The code was arrived at due to the need to migrate a large number of obselete plone sites and having researched the issue, found that most tools assumed a plone version within the last few years, where Archetypes, Five, Marshall and XML, or in place content migration is viable.
Instead the code applies the methodology discussed in Andreas Jungs' blog posting Plone migration fails - doing content-migration only
Using the Content Migrator
Copy ilrt/contentmigrator/ContentMigrator to the Products directory of the old plone site. Restart and you should have a 'Content Migrator Tool' listed in the right hand content drop down. Pick this and add it to the portal.
There will be a new portal_exportcontent tool in your site. Select this and choose the Export content tab. Click export and wait whilst you site becomes files in var/zope/structure If you only wish to export a subsection of your site then specify the path in the textbox at the top of the page.
Go to your new plone install. Add ilrt.contentmigrator to your buildout config eggs and zcml sections then run bin/buildout.
To do a full import you must first install ilrt.contentmigrator via the quick installer.
Add a plone site if you are not importing to an existing one. Go to the ZMI via http://host/Plone/manage and click on the portal_quickinstaller tool Select Content Migrator Tool Install check the box and click Install. You should then have /Plone/portal_setupcontent available. Click on that to access the migrator interface.
Copy (or symlink) the exported structure folder to a profile folder either in the ilrt.contentmigrator egg or in the main theme egg for your new plone site and restart, eg. ilrt.contentmigrator/ilrt/contentmigrator/profiles/import/structure
Export Formats - CSV, XML, HTML
Note that although there are three export formats only the default CSV format works for import into a newer Plone site.
(CSV format may perhaps better be called YAML these days, although maybe not strictly compliant to the YAML 1.2 specification)
The XML export format was added as a more universal format for use by migration tools into other CMS. The Addition of the HTML dump was for archival purposes.
When the contentmigrator tool is installed, the content adapter for generic setup will be modified so that the content import step will now add all content and set workflow states.
Hence generic setup, ie Plone/portal_setup is required as the base for this tool.
When you go to the new portal_setupcontent tool you can run a further enhanced version of the generic setup content step that also sets up users, groups and memberdata and provides fuller logging to screen.

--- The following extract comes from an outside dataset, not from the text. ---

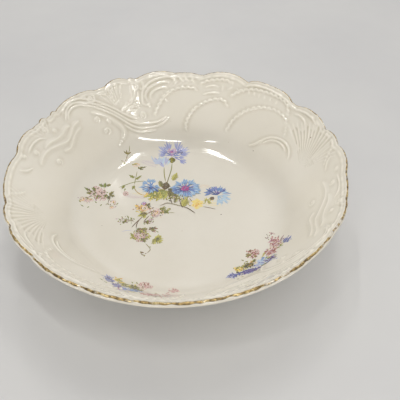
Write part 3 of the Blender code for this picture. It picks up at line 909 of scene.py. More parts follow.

In addition the tool provides access to the exporter so that you can re-export a site or a subfolder of its content.
If you wish to specify another path for the structure folder import just adjust the directory in the profile that you are using e.g. directory="c:\import" in profiles.zcml
If a default profile is used then generic setup will automatically create the content when the egg with the profile is reinstalled or selected for Plone site creation. Where as if another profile is used (such as /import above) then it has to be manually selected first and then run via the setup tool or this migrator tool. For large content imports this is likely to be preferable.
Standard generic setup runs the adapter in CMFCore.exportimport.content which will only populate content for HTML documents, and no properties or workflow states will be added.

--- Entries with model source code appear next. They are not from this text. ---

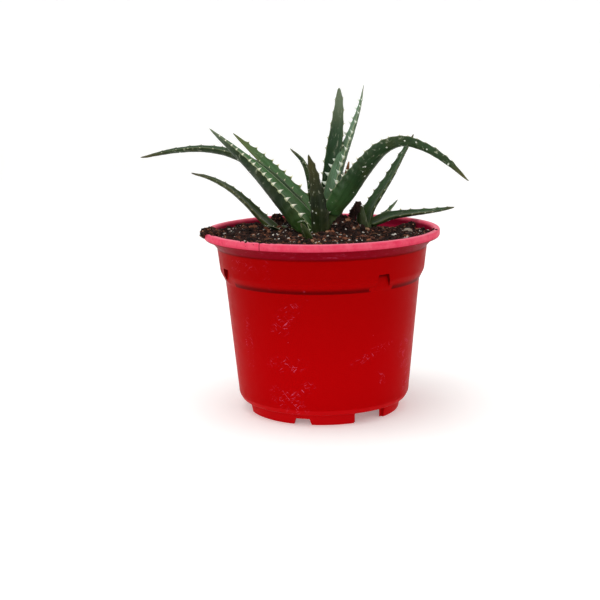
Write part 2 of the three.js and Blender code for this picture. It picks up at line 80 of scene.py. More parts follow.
def linear(colour: Colour) -> tuple[float, float, float, float]:
    """Turns a colour on the 0 to 255 display scale into linear light.

    Args:
        colour: red, green and blue as a paint chart gives them.

    Returns:
        Linear red, green, blue and an alpha of 1.
    """
    shares = [channel / 255 for channel in colour]
    light = [share / 12.92 if share <= 0.04045 else ((share + 0.055) / 1.055) ** 2.4 for share in shares]
    return (*light, 1.0)


def on_pot(radius: float, azimuth: float, height: float) -> Point:
    """Gives the point at a radius, an azimuth in degrees and a height round the pot."""
    turn = math.radians(azimuth)
    return (radius * math.sin(turn), -radius * math.cos(turn), height)


def degrees_off(azimuths: Any, marks: Sequence[float]) -> Any:
    """Gives how far azimuths are from the nearest of some marks, in degrees."""
    return np.min([np.abs((azimuths - mark + 180) % 360 - 180) for mark in marks], axis=0)


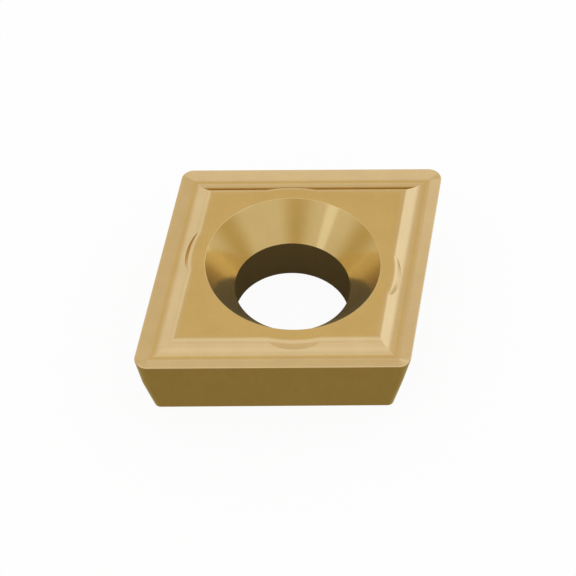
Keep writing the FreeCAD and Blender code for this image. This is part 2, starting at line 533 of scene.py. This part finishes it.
def fading(distance, reach):
    """A share that falls smoothly from 1 at no distance to about a third at this reach."""
    return np.exp(-((np.asarray(distance) / reach) ** 2))


def painted_highlight_share(beyond):
    """How much of the paler coat of the painted highlight shows this far outside the plateau's edge."""
    return np.clip(beyond / HIGHLIGHT_FADE + 0.5, 0, 1)


def seat_round(section, station):
    """Rows round the seat's edge, from the seat up to the flank."""
    radius = section.sizes.edge_radius
    lean = math.atan(station.flank_lean(SEAT))
    centre = -radius * (1 - math.sin(lean)) / math.cos(lean)
    for turn in np.linspace(-math.pi / 2, -lean, ROUND_CELLS + 1):
        height = SEAT + radius * (1 + math.sin(turn))
        aside = centre + radius * math.cos(turn) - (height - SEAT) * math.tan(lean)
        yield station.place(height) + station.normal * aside, station.facing(turn), 0.0, 0.0


def flank_rows(section, station, start):
    """Rows up the flank, from this height to the hone."""
    below = np.linspace(start, section.heel, FLANK_CELLS + 1)[1:]
    above = np.linspace(section.heel, section.hone_base, FLANK_CELLS + 1)[1:]
    for height in np.concatenate([below, above]):
        yield station.place(height), station.normal - UP * station.flank_lean(height), 0.0, 0.0


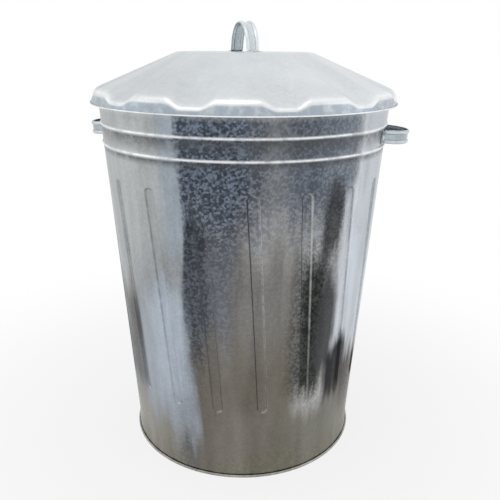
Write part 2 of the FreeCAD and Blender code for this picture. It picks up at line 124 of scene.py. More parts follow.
WALL_SHEET = 0.7
FOOT_RADIUS = 194.5
TAPER = 0.0668
FLARE_RADIUS = 197.3
FLARE_FOOT = 1.3
FLARE_STRAIGHT = 8.0
FLARE_TOP = 30.0
FLARE_BULGE = 0.35
RIM_HEIGHT = 601.0
CURL_FOOT = 580.0
CURL_RADIUS = 2.1
CURL_END = -120.0
BEAD_HEIGHTS = (528.5, 559.0)
BEAD_REACH = 4.5
BEAD_RISE = 1.9
BEAD_ROUNDNESS = 0.8
BEAD_STEPS = 10
RIB_COUNT = 18
RIB_TOP = 483.0
RIB_BOTTOM = 124.0
RIB_HALF = 9.0
RIB_DEPTH = 3.0
RIB_EDGE = 3.4
RIB_SPREAD = 0.6
RIB_FIRST = 16.9
RIB_LEAN = 5.75
RIBBED_BOTTOM = 40.0
RIBBED_TOP = 508.5

# columns of the sheet beside a rib's middle, and rows of the plain wall and of a rib's rounded end
RIB_MARKS = (0, 3.2, 5.0, 6.0, 6.8, 7.5, 8.2, 8.9, 9.6, 10.3, 11.2, 15.0)
FLARE_ROWS = (12, 16, 20, 24, 28)
LOW_ROWS = [60.0, 90.0, 110.0]
MIDDLE_ROWS = [160.0, 220.0, 280.0, 340.0, 400.0, 450.0]
HIGH_ROWS = [500.0, 515.0]
END_ROWS = 16
END_ROW_STEP = 1.1
END_MARGIN = 3.0


def body_radius(height):
    return FOOT_RADIUS + TAPER * height


def wall_outline():
    """Section of the wall in mm, as points of (radius, height) from its foot to the end of the curl."""
    points = [Vector((FLARE_RADIUS, FLARE_FOOT)), Vector((FLARE_RADIUS, FLARE_STRAIGHT))]
    for height in FLARE_ROWS:
        ease = (height - FLARE_STRAIGHT) / (FLARE_TOP - FLARE_STRAIGHT)
        bulge = FLARE_BULGE * ease * (1 - ease)
        points.append(Vector((FLARE_RADIUS + (body_radius(FLARE_TOP) - FLARE_RADIUS) * ease + bulge, height)))
    heights = [FLARE_TOP] + LOW_ROWS
    heights += [RIB_BOTTOM - END_MARGIN + END_ROW_STEP * step for step in range(END_ROWS)]
    heights += MIDDLE_ROWS
    heights += [RIB_TOP + END_MARGIN - END_ROW_STEP * step for step in reversed(range(END_ROWS))]
    heights += HIGH_ROWS
    points += [Vector((body_radius(height), height)) for height in heights]
    for middle in BEAD_HEIGHTS:
        for step in range(-BEAD_STEPS, BEAD_STEPS + 1):
            share = step / BEAD_STEPS
            height = middle + share * BEAD_REACH
            rise = BEAD_RISE * (0.5 + 0.5 * math.cos(math.pi * share)) ** BEAD_ROUNDNESS
            points.append(Vector((body_radius(height) + rise, height)))
    centre_height = RIM_HEIGHT - CURL_RADIUS - WALL_SHEET
    tilt = math.degrees(math.atan(TAPER))
    centre = (body_radius(centre_height) + CURL_RADIUS * math.hypot(1, TAPER), centre_height)
    points.append(Vector((body_radius(CURL_FOOT), CURL_FOOT)))
    points += arc_line(centre, CURL_RADIUS, 180 - tilt, CURL_END - tilt, 22)
    return points


def rib_press(across, along):
    """Depth in mm that a rib takes at a place across and along it from its middle."""
    straight = (RIB_TOP - RIB_BOTTOM) / 2 - RIB_HALF
    inside = RIB_HALF - math.hypot(across, max(abs(along) - straight, 0.0))
    share = min(max((inside + RIB_SPREAD) / RIB_EDGE, 0.0), 1.0)
    return RIB_DEPTH * share * share * (3 - 2 * share)


# marks on the body: strengths of painted shade, painted highlight and rubbing, and where round the bin and
# how high they lie
RIB_SHADE = 0.95
FAINT_RIB_SHADE = 0.15
RIB_HIGHLIGHT = 0.42
LIGHT_SIDE_ANGLE = 42
MARKED_ANGLE = 16
MARKED_HEIGHT = 180
MARKED_RISE = 160
LOW_MARKS = 0.45
BACK_MARKS = 0.15
BEAD_HIGHLIGHT_RISE = 0.4
BEAD_HIGHLIGHT_HALF = 2.6
BEAD_SHADE = 0.9
BEAD_SHADE_DROP = 4.4
BEAD_SHADE_HALF = 2.2
RIM_RUB = 0.5
RIM_RUB_DEPTH = 6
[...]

The ilrt.contentmigrator modifies the generic setup site creation to do the following
- Populate binary content formats and archetypes if matching ones are found.
- Use Marshall's RFC822 marshaller to extract and apply the properties data.

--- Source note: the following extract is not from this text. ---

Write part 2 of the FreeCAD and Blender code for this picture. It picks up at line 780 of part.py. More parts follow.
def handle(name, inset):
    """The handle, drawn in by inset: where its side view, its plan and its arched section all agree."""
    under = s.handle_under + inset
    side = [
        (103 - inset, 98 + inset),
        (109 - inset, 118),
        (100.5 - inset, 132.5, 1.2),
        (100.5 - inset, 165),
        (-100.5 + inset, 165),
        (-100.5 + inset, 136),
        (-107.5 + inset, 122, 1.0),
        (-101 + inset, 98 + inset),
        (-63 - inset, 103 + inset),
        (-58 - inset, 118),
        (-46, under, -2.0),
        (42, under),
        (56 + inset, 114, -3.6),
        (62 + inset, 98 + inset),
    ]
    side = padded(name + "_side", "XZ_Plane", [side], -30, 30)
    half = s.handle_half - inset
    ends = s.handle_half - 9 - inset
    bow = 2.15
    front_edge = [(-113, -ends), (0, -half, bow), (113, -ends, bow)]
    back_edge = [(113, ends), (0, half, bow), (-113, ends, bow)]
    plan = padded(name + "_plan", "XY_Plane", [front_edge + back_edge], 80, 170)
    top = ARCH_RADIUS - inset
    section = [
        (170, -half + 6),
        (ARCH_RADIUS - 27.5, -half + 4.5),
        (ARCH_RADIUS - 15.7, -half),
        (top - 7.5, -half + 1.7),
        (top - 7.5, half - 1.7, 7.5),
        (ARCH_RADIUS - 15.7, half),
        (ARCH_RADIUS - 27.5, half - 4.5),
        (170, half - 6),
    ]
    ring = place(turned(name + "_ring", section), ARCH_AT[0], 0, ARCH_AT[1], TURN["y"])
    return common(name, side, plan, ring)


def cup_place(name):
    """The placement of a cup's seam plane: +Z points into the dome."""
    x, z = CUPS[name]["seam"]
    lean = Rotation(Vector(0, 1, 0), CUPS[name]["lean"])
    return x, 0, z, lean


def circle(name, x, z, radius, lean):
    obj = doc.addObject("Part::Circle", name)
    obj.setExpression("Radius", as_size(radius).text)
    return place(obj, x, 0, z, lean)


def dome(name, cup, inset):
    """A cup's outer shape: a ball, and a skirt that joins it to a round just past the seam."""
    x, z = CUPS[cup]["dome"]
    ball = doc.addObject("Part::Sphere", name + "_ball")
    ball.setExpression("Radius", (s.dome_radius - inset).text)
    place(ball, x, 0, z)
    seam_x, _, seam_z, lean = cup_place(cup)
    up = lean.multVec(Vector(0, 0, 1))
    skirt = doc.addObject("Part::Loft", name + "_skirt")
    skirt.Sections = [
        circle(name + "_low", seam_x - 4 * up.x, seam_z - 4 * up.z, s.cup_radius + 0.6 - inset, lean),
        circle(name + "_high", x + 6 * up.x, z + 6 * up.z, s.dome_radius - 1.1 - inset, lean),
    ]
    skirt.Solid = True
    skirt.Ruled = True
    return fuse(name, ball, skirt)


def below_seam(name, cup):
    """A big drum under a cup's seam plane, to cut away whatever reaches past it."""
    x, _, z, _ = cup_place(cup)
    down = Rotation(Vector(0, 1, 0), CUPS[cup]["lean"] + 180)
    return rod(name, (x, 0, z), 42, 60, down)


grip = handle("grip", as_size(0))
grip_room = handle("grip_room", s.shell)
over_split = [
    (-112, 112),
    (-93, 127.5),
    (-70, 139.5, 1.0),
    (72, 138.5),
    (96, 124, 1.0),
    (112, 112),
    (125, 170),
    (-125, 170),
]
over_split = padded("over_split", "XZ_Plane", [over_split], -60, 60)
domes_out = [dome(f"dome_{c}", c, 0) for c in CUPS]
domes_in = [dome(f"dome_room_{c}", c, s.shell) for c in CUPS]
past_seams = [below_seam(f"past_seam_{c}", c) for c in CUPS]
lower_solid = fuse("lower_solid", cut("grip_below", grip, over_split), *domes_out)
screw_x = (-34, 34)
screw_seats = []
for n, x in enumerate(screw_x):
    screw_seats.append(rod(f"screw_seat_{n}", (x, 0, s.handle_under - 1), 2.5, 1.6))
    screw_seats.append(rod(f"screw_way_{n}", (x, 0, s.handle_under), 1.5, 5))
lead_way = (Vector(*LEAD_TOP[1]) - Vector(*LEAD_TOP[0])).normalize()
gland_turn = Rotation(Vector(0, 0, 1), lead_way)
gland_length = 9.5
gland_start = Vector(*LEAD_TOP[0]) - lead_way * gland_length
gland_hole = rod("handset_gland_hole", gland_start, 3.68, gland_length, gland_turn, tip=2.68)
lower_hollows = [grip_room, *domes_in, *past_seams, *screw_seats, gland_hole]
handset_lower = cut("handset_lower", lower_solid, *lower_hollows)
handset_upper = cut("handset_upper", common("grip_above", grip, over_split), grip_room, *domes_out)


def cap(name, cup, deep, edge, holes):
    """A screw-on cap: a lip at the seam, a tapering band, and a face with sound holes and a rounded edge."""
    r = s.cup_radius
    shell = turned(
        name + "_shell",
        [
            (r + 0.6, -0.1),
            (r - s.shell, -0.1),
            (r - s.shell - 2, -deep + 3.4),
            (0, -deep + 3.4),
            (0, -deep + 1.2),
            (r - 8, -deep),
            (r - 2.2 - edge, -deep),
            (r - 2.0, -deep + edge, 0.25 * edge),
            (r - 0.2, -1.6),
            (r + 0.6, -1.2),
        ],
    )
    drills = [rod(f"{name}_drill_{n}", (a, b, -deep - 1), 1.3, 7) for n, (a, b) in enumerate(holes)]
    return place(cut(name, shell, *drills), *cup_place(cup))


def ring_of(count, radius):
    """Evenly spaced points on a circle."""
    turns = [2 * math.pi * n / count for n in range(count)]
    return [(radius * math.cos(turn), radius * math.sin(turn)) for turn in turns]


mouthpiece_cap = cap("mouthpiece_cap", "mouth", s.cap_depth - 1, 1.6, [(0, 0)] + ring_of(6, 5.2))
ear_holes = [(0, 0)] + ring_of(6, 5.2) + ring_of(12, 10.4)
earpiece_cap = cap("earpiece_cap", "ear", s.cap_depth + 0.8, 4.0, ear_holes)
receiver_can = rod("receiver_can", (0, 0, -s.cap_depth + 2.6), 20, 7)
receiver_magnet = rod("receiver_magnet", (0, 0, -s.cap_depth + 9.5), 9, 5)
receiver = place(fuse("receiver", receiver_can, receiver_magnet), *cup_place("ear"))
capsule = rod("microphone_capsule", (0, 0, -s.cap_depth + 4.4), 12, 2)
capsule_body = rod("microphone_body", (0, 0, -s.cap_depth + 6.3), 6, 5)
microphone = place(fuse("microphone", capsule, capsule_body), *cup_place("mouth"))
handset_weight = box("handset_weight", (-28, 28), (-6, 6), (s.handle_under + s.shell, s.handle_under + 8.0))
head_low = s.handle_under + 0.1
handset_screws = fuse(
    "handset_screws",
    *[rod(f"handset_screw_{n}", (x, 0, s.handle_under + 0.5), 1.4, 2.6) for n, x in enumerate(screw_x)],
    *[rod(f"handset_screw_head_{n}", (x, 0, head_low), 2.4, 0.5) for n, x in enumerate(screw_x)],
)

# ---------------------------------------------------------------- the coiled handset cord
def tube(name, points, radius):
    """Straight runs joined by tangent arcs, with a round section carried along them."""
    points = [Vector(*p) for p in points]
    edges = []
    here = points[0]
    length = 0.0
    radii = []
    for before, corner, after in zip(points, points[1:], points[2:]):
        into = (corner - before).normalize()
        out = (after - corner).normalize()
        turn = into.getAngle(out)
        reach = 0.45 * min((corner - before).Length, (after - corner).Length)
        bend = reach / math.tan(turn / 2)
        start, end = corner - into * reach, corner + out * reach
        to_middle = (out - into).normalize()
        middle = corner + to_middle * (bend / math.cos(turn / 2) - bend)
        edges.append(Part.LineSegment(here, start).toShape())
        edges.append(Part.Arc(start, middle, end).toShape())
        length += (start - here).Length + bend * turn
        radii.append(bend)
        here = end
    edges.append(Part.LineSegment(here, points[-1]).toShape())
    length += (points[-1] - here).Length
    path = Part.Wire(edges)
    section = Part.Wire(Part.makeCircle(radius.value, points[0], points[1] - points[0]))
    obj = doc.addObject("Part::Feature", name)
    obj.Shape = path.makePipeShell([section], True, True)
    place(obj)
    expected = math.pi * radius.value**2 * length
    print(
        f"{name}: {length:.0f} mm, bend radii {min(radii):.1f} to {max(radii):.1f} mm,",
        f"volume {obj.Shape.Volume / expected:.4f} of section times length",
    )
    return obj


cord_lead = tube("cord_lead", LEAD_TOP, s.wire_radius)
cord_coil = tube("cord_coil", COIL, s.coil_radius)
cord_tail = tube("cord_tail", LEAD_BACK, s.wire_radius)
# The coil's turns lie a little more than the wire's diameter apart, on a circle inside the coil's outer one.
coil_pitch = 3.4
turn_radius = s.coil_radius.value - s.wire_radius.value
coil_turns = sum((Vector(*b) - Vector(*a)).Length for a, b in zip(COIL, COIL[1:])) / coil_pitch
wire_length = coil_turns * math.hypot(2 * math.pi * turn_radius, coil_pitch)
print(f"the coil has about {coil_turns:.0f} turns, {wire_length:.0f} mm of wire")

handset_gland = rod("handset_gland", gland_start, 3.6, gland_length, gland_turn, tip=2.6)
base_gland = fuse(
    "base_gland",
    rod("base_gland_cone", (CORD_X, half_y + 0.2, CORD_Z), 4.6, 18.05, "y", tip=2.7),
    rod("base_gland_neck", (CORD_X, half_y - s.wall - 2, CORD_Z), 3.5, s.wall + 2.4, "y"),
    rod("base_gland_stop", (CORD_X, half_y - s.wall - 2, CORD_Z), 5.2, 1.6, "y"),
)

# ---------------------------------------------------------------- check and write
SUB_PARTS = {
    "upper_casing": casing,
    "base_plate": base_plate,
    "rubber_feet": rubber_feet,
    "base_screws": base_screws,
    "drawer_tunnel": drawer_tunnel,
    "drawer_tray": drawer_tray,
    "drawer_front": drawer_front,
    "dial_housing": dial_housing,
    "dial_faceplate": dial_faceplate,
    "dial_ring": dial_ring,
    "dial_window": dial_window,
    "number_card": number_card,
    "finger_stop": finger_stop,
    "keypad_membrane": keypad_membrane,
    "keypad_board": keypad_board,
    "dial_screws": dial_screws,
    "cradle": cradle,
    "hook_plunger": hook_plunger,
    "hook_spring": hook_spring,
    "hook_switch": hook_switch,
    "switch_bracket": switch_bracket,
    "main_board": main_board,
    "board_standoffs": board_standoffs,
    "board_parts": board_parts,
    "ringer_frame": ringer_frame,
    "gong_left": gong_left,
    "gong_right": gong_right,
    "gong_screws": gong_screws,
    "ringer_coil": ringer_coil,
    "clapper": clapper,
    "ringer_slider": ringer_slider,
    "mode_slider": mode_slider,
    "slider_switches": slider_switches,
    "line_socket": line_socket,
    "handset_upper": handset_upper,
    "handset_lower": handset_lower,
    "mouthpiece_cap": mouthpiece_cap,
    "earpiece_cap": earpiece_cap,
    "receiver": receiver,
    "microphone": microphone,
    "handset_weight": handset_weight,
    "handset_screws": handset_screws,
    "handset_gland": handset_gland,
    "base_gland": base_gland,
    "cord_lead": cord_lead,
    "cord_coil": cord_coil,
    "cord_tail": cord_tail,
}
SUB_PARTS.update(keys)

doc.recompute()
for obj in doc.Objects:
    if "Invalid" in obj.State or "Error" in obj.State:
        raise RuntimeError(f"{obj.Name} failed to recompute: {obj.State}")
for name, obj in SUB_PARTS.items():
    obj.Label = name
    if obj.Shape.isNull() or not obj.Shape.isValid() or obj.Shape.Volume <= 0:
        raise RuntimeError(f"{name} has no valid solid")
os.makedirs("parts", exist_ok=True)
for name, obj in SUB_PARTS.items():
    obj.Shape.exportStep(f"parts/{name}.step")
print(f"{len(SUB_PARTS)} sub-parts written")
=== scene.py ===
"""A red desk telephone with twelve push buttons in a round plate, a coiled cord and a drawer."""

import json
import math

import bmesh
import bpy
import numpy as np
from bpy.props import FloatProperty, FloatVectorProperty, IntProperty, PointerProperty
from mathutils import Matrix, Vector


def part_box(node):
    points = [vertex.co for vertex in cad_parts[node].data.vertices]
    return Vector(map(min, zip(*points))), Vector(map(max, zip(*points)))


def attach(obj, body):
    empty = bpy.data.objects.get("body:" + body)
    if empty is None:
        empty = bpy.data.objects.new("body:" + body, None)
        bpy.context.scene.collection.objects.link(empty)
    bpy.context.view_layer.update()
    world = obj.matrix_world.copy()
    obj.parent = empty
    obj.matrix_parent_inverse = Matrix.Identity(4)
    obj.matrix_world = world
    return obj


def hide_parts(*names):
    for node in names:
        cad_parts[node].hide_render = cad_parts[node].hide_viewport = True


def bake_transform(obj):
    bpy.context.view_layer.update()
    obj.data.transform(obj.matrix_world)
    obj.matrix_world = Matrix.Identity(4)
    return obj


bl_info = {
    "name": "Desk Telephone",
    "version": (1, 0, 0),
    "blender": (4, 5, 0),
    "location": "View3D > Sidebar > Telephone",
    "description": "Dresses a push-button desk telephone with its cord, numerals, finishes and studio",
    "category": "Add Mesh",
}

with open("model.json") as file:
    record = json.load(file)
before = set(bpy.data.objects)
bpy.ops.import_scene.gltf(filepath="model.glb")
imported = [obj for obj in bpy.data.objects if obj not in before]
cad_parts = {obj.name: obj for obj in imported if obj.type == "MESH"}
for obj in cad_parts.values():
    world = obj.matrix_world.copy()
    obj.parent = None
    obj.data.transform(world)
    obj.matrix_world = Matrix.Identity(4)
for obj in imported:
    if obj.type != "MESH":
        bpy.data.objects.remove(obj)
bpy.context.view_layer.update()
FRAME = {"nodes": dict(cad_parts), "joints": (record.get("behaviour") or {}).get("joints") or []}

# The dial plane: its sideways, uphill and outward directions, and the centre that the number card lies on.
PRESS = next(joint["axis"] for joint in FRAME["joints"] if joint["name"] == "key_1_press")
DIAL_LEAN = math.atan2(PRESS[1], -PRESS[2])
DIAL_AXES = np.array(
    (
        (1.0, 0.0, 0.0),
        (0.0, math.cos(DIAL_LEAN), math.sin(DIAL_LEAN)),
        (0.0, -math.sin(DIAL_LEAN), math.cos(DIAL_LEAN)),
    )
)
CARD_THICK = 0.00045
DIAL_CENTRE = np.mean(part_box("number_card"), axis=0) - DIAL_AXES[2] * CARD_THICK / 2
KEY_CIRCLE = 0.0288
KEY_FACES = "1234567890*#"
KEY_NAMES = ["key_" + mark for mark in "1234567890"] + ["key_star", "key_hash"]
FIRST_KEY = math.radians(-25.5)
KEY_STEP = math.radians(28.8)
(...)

- Apply workflow state transitions. NB: The workflow migration requires the ilrt.migrationtool egg.
- Translate old content types and add memberdata (see below)
Please note that the import takes much longer than the export. So for example a Gigabyte of content might only take 5 minutes to export, but take an hour to import!
Content Types Translation
There is a mapping of old types to newer archetypes for old plone sites. Currently this just handles 'Calendar Item' to 'Event' and 'Link' to 'ATLink'. It is in the ilrt/contentmigrator/ContentMigrator/config.py file. By modifying the TYPEMAP and NONATPROPS dictionaries of configuration data you can map other old custom types to new content, or even use it to migrate content from one new type to another.
The contentmigrator will also export and import zope held users, including passwords. It does so by generating the user, roles and groups data from GRUF or PAS based sites as generic setup xml files in the /structure/acl_users folder. Memberdata is saved as a csv file for each member in the portal_memberdata directory within acl_users.
Google sites import
The Google sites import is outside of plone. It just requires command line python with Googles gdata library installed. Please see the ilrt.contentmigrator/ilrt/contentmigrator/google/README.txt NB: Currently it doesnt handle custom content types
There is an option to export content as XML for importing into other systems, for reimporting into current Plone, stick with the default CSV format.